A Lima, la confiance était sans bornes ; on n’estimait pas possible que l’armée chilienne pût attaquer de front des positions aussi redoutables, exposée à découvert à un feu formidable. Emporter Lima en présence de pareils obstacles semblait une tentative insensée. « Lima, répétait-on constamment, sera le tombeau des Chiliens. » Le 9 décembre, le dictateur Pierola inaugura la citadelle construite sur le mont Cristobal dans une grande fête militaire, où le clergé bénit les drapeaux de l’armée et l’épée du président. Pierola y prononça un discours qui porta à son comble l’enthousiasme et la surexcitation de la population et de l’armée. « Le Chili est insensé, s’écria-t-il. Il rêve d’occuper la ville de Pizarro, la cité des Titans, et d’y dicter des lois au Pérou et l’Amérique du Sud. Il veut venir à Lima ; qu’il y vienne donc et là il recevra le châtiment terrible que mérite son audace. »

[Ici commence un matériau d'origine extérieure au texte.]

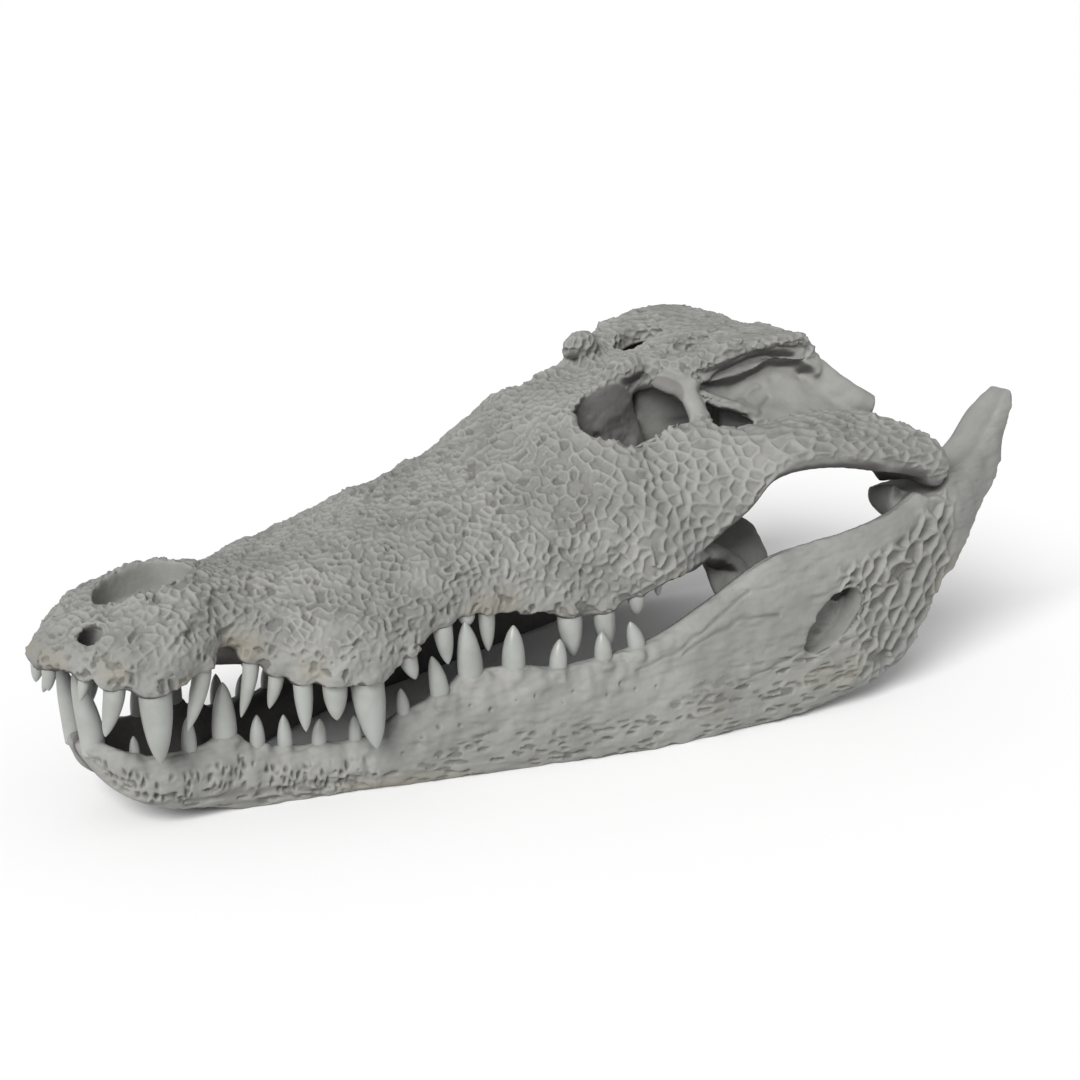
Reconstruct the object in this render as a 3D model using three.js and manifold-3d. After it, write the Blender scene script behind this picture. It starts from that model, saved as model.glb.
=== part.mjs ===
// A crocodile's skull and lower jaw, life size, resting on the jaw with the mouth a little open.
// Millimetres, +Z up. The snout points to -X, the animal's left is -Y, and the floor is z = 0.
import * as THREE from 'three';
import { LoftGeometry } from 'three/addons/geometries/LoftGeometry.js';
import { mergeVertices } from 'three/addons/utils/BufferGeometryUtils.js';
import Module from 'manifold-3d';

const wasm = await Module();
wasm.setup();

// ---- Driving dimensions -------------------------------------------------------------------
const SKULL_LENGTH = 480; // snout tip to the rear edge of the skull table, on the midline
const OVERALL = { from: -0.0063, to: 1.2513 }; // snout tip and jaw end as posed, in skull lengths
const SKULL_PITCH = -3.6; // degrees the skull's palate plane tips, nose down
const JAW_PITCH = -1.8; // degrees the lower jaw's base line tips, nose down
const HINGE = { s: 1.09, z: 0.03 }; // the jaw joint, in the skull's own stations and heights
const HINGE_POSED = { s: 1.0824, z: 0.2583 }; // the same joint over the floor
const JAW_PIVOT = 0.2; // the station about which the lower jaw is tipped
const SEAM = 0.4; // mm of air between neighbouring pieces
const CUT = 0.6; // mm, width of the cuts that part the skull into its regions

// Every place below is in skull lengths: s back from the snout tip, y out from the midline and
// z up, from the palate plane on the skull and from the jaw's own base line on the lower jaw.
const mm = (share) => share * SKULL_LENGTH;
const place = (s, y, z) => new THREE.Vector3(mm(s), mm(y), mm(z));

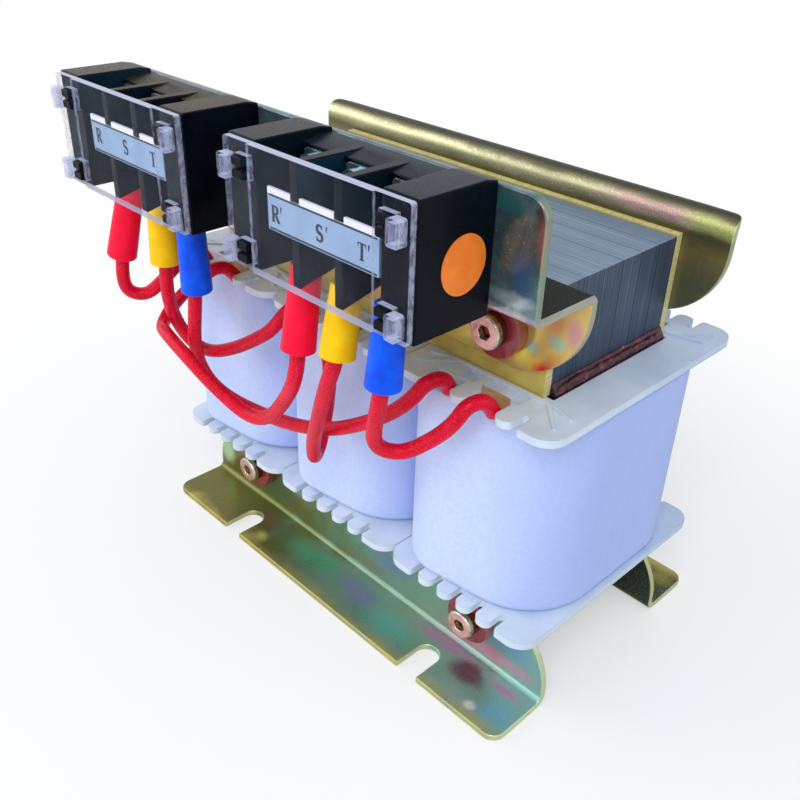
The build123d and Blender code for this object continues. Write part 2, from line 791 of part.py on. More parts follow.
def make_screws(centre_x):
    """Six slotted screws with square washers; the lower ones hold the lugs."""
    with BuildPart() as screws:
        for rise, stand in ((screw_low, lug_t), (screw_high, 0)):
            places = [(x, block_base + rise) for x in pole_centres(centre_x)]
            with BuildSketch(Plane.XZ.offset(bar_face + stand)):
                with Locations(*places):
                    RectangleRounded(square_washer, square_washer, square_washer_t / 2)
            extrude(amount=square_washer_t)
            with BuildSketch(Plane.XZ.offset(bar_face + stand + square_washer_t)):
                with Locations(*places):
                    Circle(screw_head_d / 2)
            extrude(amount=screw_head_h)
            with BuildSketch(Plane.XZ.offset(bar_face + stand)):
                with Locations(*places):
                    Circle(screw_d / 2)
            extrude(amount=-(bar_t + stand + screw_length))
            head = bar_face + stand + square_washer_t + screw_head_h
            with BuildSketch(Plane.XZ.offset(head)):
                with Locations(*places):
                    Rectangle(screw_head_d, screw_slot)
            extrude(amount=-screw_slot_depth, mode=Mode.SUBTRACT)
    return screws


for name, centre_x in block_centres.items():
    save(make_block(centre_x), "terminal_block_" + name)
    save(make_cover(centre_x), "terminal_cover_" + name)
    save(make_label(centre_x), "label_strip_" + name)
    save(make_bars(centre_x), "terminal_bars_" + name)
    save(make_screws(centre_x), "terminal_screws_" + name)

# Screws through the panel into the end walls of the blocks
with BuildPart() as block_fixing_screws:
    with BuildSketch(Plane.XZ.offset(panel_face - sheet_t)):
        with Locations(*fix_places):
            Circle(fix_head_d / 2)
    extrude(amount=-fix_head_h)
    with BuildSketch(Plane.XZ.offset(panel_face - sheet_t)):
        with Locations(*fix_places):
            Circle(screw_d / 2)
    extrude(amount=fix_length)
save(block_fixing_screws, "block_fixing_screws")

with BuildPart() as inspection_sticker:
    with BuildSketch(Plane.YZ.offset(block_centres["right"] + block_length / 2)):
        with Locations((-panel_face - sticker_reach, block_base + sticker_rise)):
            Circle(sticker_d / 2)
    extrude(amount=sticker_t)
save(inspection_sticker, "inspection_sticker")

# Leads. Each one leaves its lug inside a sleeve, hangs below the block and rises into a
# slot of a bobbin. sleeve_ends holds the middle of each sleeve's lower end, first_runs
# the straight length in line with the lug, and lead_runs the corners that follow it.
sleeve_ends = {
    "left_red": (-75.2, -76.0, 119.5),
    "left_yellow": (-52.7, -72.0, 123.0),
    "left_blue": (-36.6, -71.0, 118.1),
    "right_red": (22.1, -76.0, 121.6),
    "right_yellow": (38.9, -76.0, 126.3),
    "right_blue": (54.8, -74.0, 123.2),
}
first_runs = {
    "left_red": 10.5,
    "left_yellow": 12.3,
    "left_blue": 12.5,
    "right_red": 13.0,
    "right_yellow": 11.0,
    "right_blue": 9.6,
}
lead_runs = {
    "left_red": [
        (-76.6, -75.9, 115.4), (-78.9, -74.8, 105.7),
        (-77.9, -71.5, 102.4), (-75.3, -67.5, 102.4), (-71.4, -64.0, 107.5),
        (-71.0, -57.5, 111.8), (-71.3, -54.3, 116.2), (-71.4, -50.3, 117.1),
        (-71.5, -46.6, 115.3)],
    "left_yellow": [
        (-57.0, -70.6, 109.5), (-60.9, -66.5, 98.0),
        (-60.2, -63.2, 90.0), (-54.5, -61.4, 86.4), (-46.5, -60.0, 87.4),
        (-36.0, -58.0, 92.6), (-25.0, -56.8, 100.0), (-16.7, -56.4, 106.4),
        (-13.5, -52.5, 113.5), (-11.7, -49.0, 114.5), (-10.4, -45.6, 112.7)],
    "left_blue": [
        (-39.8, -70.6, 109.5), (-44.8, -69.0, 96.0),
        (-47.8, -66.4, 85.0), (-44.6, -63.6, 76.4), (-35.5, -61.2, 72.8),
        (-20.5, -59.8, 73.6), (-3.0, -59.6, 77.2), (14.5, -59.1, 83.6),
        (30.0, -58.0, 93.0), (41.8, -57.0, 102.4), (47.9, -55.9, 109.2),
        (49.9, -53.3, 113.8), (51.3, -49.3, 114.9), (51.5, -45.5, 112.8)],
    "right_red": [
        (19.6, -75.4, 110.6), (11.2, -72.8, 99.2), (0.4, -71.4, 86.3),
        (-10.9, -72.0, 81.9), (-25.8, -74.6, 88.1), (-37.8, -75.2, 92.8),
        (-49.9, -74.0, 94.8), (-58.4, -72.2, 94.9), (-65.7, -69.2, 93.3),
        (-68.5, -65.8, 94.7), (-68.9, -62.8, 97.7), (-64.0, -59.0, 104.9),
        (-56.7, -56.0, 111.5), (-54.6, -53.2, 114.8), (-53.7, -47.4, 114.3)],
    "right_yellow": [
        (33.2, -75.1, 114.3), (26.6, -72.1, 102.0), (20.2, -68.8, 91.0),
        (15.0, -65.8, 82.4), (10.3, -61.9, 71.9), (7.4, -58.0, 70.8), (5.4, -54.5, 73.6),
        (5.8, -52.4, 84.5), (7.6, -52.9, 93.0), (10.0, -54.2, 102.6), (10.2, -55.4, 109.2),
        (9.6, -53.9, 113.0), (8.4, -50.2, 114.6), (7.2, -46.5, 113.1)],
    "right_blue": [
        (52.9, -73.6, 117.0), (49.6, -71.9, 108.8), (46.3, -69.2, 99.2),
        (47.9, -65.2, 95.4), (51.8, -61.1, 95.3), (59.6, -57.6, 102.6), (64.2, -55.6, 108.8),
        (65.6, -53.2, 113.4), (67.0, -49.5, 114.6), (68.0, -45.9, 112.9)],
}
lead_slots = {
    "left_red": bobbin_centres["left"] + lead_slot_left,
    "left_yellow": bobbin_centres["middle"] + lead_slot_left,
    "left_blue": bobbin_centres["right"] + lead_slot_left,
    "right_red": bobbin_centres["left"] + lead_slot_right,
    "right_yellow": bobbin_centres["middle"] + lead_slot_right,
    "right_blue": bobbin_centres["right"] + lead_slot_right,
}
lead_end_z = coil_top + lead_rise


def lug_pivot(name):
    """The top of the barrel's axis, in front of the lower screw of the lead's pole."""
    side, colour = name.split("_")
    pole = ("red", "yellow", "blue").index(colour)
    return Vector(pole_centres(block_centres[side])[pole], -lug_axis_y, block_base + lug_pivot_rise)


def lug_axis(name):
    """Direction of the barrel and the sleeve, from the pivot to the sleeve's end."""
    return (Vector(*sleeve_ends[name]) - lug_pivot(name)).normalized()


def fillet_radii(points):
    """A radius for each corner, so that the arcs take up most of the shorter run."""
    radii = []
    for before, corner, after in zip(points, points[1:], points[2:]):
        run_in = corner - before
        run_out = after - corner
        half_turn = math.radians(run_in.get_angle(run_out)) / 2
        radii.append(arc_share * min(run_in.length, run_out.length) / math.tan(half_turn))
    return radii


def make_lead(name):
    """The braided lead from its lug to its slot."""
    start = lug_pivot(name) + lug_axis(name) * lug_reach
    end = Vector(lead_slots[name], lead_slot_y, lead_end_z)
    first = start + lug_axis(name) * first_runs[name]
    points = [start, first] + [Vector(*p) for p in lead_runs[name]] + [end]
    with BuildPart() as lead:
        with BuildLine() as path:
            FilletPolyline(*points, radius=fillet_radii(points))
        with BuildSketch(Plane(origin=path.line @ 0, z_dir=path.line % 0)):
            Circle(lead_d / 2)
        sweep()
    return lead


def make_sleeve(name):
    """The soft sleeve over the lug's barrel, wider at its lower end."""
    axis = lug_axis(name)
    top = Plane(origin=lug_pivot(name) + axis * sleeve_start, z_dir=axis)
    low = Plane(origin=Vector(*sleeve_ends[name]), z_dir=axis)
    with BuildPart() as sleeve:
        for top_d, end_d, mode in ((sleeve_top_d, sleeve_end_d, Mode.ADD),
                                   (sleeve_bore_top, sleeve_bore_end, Mode.SUBTRACT)):
            with BuildSketch(top):
                Circle(top_d / 2)
            with BuildSketch(low):
                Circle(end_d / 2)
            loft(mode=mode)
        rims = sleeve.edges().filter_by(GeomType.CIRCLE).sort_by(Axis.Z)[:2]
        fillet(rims, sleeve_rim_r)
    return sleeve


def make_lugs(side):
    """The three ring lugs of a block: ring, bent neck and barrel."""
    ring_z = block_base + screw_low
    with BuildPart() as lugs:
        for colour in ("red", "yellow", "blue"):
            name = side + "_" + colour
            pivot = lug_pivot(name)
            axis = lug_axis(name)
            with BuildSketch(Plane.YZ.offset(pivot.X - lug_neck / 2)):
                with BuildLine():
                    Polyline((-bar_face, ring_z), (-bar_face, pivot.Z + lug_shoulder[0]),
                             *[(pivot.Y - reach, pivot.Z + rise) for reach, rise in lug_bend],
                             (-bar_face - lug_t, pivot.Z + lug_shoulder[1]),
                             (-bar_face - lug_t, ring_z), close=True)
                make_face()
            extrude(amount=lug_neck)
            with BuildSketch(Plane(origin=pivot + axis * sleeve_start, z_dir=axis)):
                Circle(lug_barrel_d / 2)
            extrude(amount=lug_reach - sleeve_start)
            with BuildSketch(Plane.XZ.offset(bar_face)):
                with Locations((pivot.X, ring_z)):
                    Circle(lug_ring_d / 2)
            extrude(amount=lug_t)
            with BuildSketch(Plane.XZ.offset(bar_face)):
                with Locations((pivot.X, ring_z)):
                    Circle(screw_d / 2)
            extrude(amount=lug_t, mode=Mode.SUBTRACT)
    return lugs


for name in sleeve_ends:
    save(make_lead(name), "lead_" + name)
    save(make_sleeve(name), "sleeve_" + name)
for side in block_centres:
    save(make_lugs(side), "ring_lugs_" + side)

# Kraft paper standing in one lead slot of each bobbin
with BuildPart() as slot_papers:
    with BuildSketch(Plane.XY.offset(coil_top)):
        paper_y = -bobbin_depth / 2 + lead_slot_depth - paper_t / 2
        for centre_x in bobbin_centres.values():
            with Locations((centre_x + finger_pitch / 2, paper_y)):
                Rectangle(finger_pitch + finger_slot - 2 * paper_play, paper_t)
    extrude(amount=paper_height)
save(slot_papers, "slot_papers")
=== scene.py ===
import math
import bmesh
import bpy
from mathutils import Matrix, Vector, noise


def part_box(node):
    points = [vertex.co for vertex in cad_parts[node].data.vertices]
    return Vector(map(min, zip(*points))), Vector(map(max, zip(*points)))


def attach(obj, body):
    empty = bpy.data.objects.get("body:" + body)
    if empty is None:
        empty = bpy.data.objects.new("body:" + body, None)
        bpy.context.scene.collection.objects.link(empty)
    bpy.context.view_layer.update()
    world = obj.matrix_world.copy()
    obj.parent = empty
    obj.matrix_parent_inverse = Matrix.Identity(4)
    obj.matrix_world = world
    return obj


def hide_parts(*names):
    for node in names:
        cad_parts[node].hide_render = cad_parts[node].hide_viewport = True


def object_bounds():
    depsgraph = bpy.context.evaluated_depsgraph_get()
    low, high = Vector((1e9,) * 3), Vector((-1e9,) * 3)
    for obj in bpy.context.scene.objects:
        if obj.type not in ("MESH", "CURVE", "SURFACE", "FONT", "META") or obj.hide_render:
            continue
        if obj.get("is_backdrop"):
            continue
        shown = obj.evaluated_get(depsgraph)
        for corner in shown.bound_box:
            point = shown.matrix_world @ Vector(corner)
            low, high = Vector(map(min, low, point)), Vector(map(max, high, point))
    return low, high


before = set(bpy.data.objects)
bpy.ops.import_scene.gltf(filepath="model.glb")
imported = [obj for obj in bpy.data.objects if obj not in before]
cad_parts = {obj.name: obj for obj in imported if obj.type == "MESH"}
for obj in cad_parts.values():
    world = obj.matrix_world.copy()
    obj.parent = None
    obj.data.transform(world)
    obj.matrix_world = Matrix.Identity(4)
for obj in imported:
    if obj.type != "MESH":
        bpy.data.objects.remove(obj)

SIZE = {"cad": [list(corner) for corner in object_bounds()]}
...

La confiance des défenseurs de Lima semblait justifiée, et dans le camp chilien on n’était pas sans appréhensions sur le résultat de la campagne. Dans l’état-major les avis étaient partagés. Aborder de front et à découvert les lignes de Chorrillos, puis de Miraflorès, semblait à quelques-uns des principaux chefs une entreprise périlleuse. En cas d’échec, on ne pourrait tenir à Lurin, force serait de se rembarquer, et un pareil embarquement sous le feu d’ennemis vainqueurs était une éventualité redoutable. Ils conseillaient de laisser sur la gauche, sans les aborder, les défenses de Chorrillos, de gagner par la droite la plaine du Rimac, et de prendre à revers les lignes de défense et la ville de Lima. Mais, pour cela, il fallait franchir par une marche, où l’on s’exposait à être surpris en flanc, des plaines sablonneuses au milieu desquelles l’artillerie n’avançait qu’avec de grandes difficultés ; on se privait du concours des bâtimens de guerre dont les batteries couvraient la gauche de l’armée et, si l’on évitait les lignes de Chorrillos, on venait se heurter aux forteresses de San-Bartolome et de San-Cristobal qui croisaient leurs feux avec ceux de Miraflorès. Après une discussion d’autant plus vive que le ministre de la guerre penchait pour le second plan, alors que le général en chef se déclarait en faveur d’une attaque de front sur les lignes de Chorrillos, ce dernier finit par l’emporter et par rallier, dans le conseil de guerre, la majorité des suffrages.